### Given task
Among the records that follow, count the lines with the string "piece"; report only that count.

====

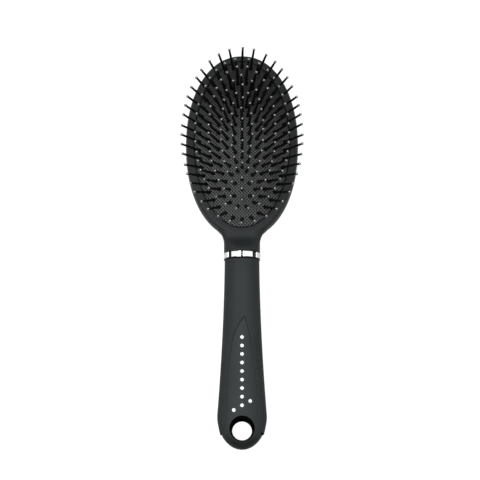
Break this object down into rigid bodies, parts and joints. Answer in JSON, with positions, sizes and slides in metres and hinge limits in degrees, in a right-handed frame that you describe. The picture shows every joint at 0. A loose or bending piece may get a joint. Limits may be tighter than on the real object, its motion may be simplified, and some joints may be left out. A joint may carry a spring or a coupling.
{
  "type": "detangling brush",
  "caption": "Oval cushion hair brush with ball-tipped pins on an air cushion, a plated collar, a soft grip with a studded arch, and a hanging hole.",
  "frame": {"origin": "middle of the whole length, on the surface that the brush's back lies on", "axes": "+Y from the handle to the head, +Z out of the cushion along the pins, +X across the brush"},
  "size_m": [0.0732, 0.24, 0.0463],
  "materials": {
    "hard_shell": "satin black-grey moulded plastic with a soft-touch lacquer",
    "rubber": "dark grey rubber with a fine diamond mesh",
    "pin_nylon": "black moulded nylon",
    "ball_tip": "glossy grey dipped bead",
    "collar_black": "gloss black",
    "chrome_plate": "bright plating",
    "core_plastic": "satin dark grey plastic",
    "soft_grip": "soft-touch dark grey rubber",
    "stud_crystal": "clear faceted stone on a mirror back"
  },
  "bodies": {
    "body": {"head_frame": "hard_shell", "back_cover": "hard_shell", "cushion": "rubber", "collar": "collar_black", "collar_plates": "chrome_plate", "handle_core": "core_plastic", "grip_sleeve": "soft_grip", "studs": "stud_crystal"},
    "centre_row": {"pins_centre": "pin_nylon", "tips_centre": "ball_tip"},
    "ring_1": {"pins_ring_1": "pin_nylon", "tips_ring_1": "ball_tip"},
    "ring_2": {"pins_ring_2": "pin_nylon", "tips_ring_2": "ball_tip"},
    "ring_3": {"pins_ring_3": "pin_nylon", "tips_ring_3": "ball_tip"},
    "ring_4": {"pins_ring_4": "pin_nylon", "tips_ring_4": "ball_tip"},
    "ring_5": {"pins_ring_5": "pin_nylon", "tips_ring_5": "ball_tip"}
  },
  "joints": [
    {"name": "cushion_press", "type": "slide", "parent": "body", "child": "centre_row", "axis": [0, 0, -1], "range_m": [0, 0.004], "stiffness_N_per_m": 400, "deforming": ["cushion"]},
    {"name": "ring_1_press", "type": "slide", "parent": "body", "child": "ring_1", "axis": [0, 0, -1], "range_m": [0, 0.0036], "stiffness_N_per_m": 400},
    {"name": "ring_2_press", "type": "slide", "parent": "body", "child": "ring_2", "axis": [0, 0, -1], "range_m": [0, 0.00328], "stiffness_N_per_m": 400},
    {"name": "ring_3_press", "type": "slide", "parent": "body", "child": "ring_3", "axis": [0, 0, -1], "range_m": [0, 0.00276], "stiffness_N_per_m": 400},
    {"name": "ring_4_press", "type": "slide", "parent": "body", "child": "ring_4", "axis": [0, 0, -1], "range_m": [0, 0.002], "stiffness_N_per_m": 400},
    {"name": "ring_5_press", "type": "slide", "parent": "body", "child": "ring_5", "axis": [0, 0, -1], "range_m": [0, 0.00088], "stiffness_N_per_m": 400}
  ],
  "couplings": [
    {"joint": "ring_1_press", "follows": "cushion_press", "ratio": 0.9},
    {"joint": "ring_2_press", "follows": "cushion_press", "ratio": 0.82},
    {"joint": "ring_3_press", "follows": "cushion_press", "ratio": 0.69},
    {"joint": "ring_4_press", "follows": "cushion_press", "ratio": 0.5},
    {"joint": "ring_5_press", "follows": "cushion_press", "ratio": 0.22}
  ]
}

====

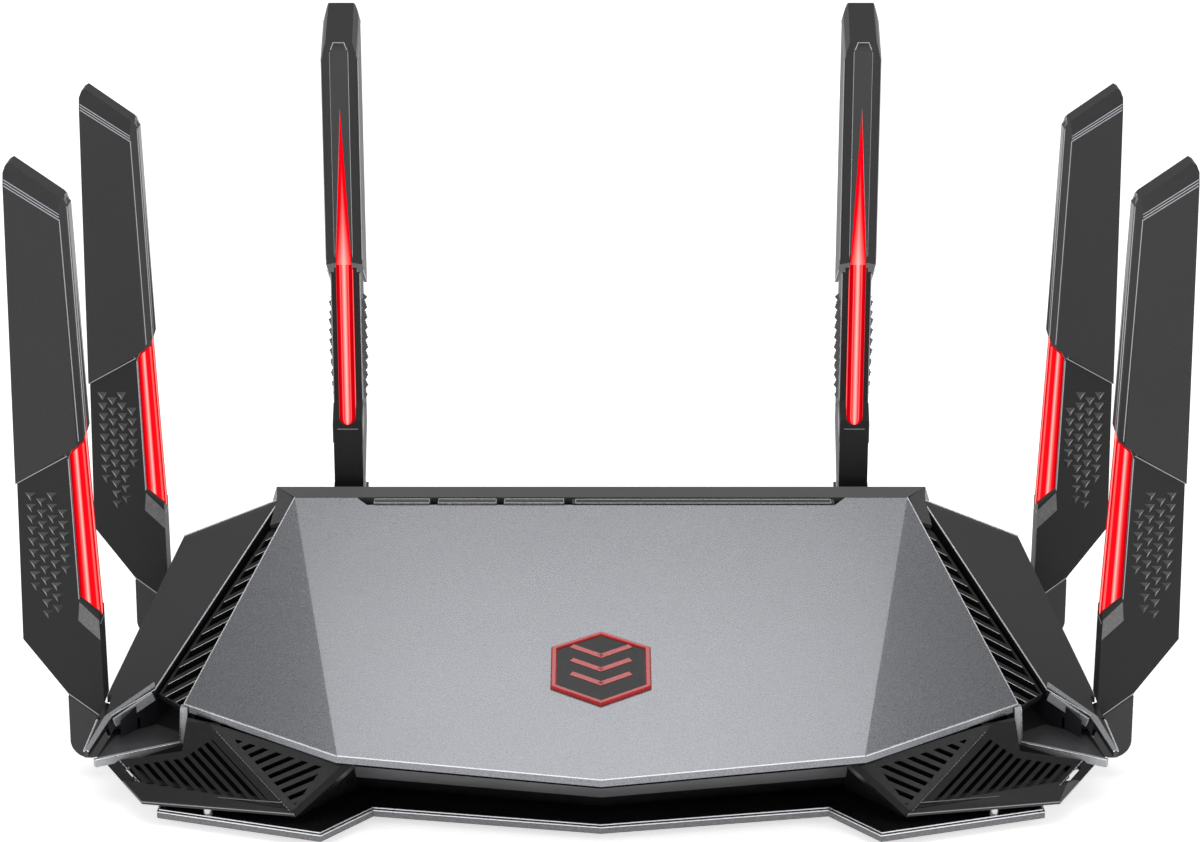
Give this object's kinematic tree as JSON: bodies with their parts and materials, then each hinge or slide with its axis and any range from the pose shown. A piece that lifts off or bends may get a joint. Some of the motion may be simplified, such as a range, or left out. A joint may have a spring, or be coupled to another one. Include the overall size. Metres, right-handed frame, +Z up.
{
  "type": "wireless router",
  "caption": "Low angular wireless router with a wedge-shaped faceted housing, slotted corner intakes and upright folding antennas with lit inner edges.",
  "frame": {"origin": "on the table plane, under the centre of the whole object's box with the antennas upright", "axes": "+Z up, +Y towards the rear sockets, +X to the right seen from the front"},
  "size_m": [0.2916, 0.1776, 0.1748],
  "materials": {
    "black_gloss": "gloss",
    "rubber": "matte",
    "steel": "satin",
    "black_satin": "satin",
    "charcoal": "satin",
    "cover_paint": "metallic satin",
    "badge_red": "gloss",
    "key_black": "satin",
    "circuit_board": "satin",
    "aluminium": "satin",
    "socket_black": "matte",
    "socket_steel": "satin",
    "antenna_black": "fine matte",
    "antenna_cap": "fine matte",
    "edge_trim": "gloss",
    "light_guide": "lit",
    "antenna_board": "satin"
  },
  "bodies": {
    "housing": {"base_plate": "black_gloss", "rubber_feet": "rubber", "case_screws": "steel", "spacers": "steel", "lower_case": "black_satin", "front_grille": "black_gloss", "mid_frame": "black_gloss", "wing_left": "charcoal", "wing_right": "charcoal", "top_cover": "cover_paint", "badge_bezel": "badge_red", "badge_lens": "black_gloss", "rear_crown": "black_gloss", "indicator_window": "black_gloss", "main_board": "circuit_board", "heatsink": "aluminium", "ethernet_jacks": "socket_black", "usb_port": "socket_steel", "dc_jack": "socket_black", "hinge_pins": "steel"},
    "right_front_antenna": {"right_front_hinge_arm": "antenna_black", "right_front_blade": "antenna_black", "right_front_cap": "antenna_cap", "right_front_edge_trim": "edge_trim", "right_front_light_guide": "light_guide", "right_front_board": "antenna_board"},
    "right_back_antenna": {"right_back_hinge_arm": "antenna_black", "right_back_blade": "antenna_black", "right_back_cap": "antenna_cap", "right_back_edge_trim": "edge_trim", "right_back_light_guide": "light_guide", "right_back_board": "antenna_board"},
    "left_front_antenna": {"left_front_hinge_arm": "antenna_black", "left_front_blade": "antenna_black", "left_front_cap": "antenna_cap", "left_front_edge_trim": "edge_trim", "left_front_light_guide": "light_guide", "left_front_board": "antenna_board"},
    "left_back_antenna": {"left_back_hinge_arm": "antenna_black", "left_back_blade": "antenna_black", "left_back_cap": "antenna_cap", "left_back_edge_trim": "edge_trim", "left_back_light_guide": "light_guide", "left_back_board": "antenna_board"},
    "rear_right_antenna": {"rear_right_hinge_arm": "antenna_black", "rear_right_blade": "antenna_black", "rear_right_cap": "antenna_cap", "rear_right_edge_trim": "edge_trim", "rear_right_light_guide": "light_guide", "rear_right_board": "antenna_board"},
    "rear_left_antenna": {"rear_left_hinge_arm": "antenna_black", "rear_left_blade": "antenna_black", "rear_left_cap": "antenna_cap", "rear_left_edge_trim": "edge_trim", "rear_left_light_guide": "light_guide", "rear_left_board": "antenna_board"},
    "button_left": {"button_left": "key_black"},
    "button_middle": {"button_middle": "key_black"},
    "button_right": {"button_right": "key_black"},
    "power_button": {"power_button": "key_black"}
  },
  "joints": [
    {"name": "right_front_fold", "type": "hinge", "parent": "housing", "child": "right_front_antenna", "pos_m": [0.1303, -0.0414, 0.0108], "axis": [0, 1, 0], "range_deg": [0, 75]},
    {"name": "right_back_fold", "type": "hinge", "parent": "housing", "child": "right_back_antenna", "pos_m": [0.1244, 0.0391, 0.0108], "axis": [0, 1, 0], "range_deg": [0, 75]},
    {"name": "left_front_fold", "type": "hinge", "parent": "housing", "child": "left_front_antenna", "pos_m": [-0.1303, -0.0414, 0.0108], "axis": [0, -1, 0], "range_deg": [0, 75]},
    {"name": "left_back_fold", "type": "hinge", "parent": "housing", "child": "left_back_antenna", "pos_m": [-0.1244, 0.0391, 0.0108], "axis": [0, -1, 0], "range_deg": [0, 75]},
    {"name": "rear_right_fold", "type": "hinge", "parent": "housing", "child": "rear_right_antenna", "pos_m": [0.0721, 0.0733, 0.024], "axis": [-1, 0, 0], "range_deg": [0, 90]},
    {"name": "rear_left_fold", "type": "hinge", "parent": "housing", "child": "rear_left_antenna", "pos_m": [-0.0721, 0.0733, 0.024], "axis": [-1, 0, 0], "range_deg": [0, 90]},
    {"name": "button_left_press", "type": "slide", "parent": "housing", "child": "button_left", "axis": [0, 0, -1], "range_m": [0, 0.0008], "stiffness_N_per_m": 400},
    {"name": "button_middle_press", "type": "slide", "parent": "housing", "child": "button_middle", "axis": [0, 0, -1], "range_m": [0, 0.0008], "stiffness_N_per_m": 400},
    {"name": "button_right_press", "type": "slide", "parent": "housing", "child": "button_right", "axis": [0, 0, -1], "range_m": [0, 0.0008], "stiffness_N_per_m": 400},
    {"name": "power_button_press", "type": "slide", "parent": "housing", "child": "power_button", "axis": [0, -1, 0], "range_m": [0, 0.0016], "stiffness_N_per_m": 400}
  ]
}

====

### Reply to the task
2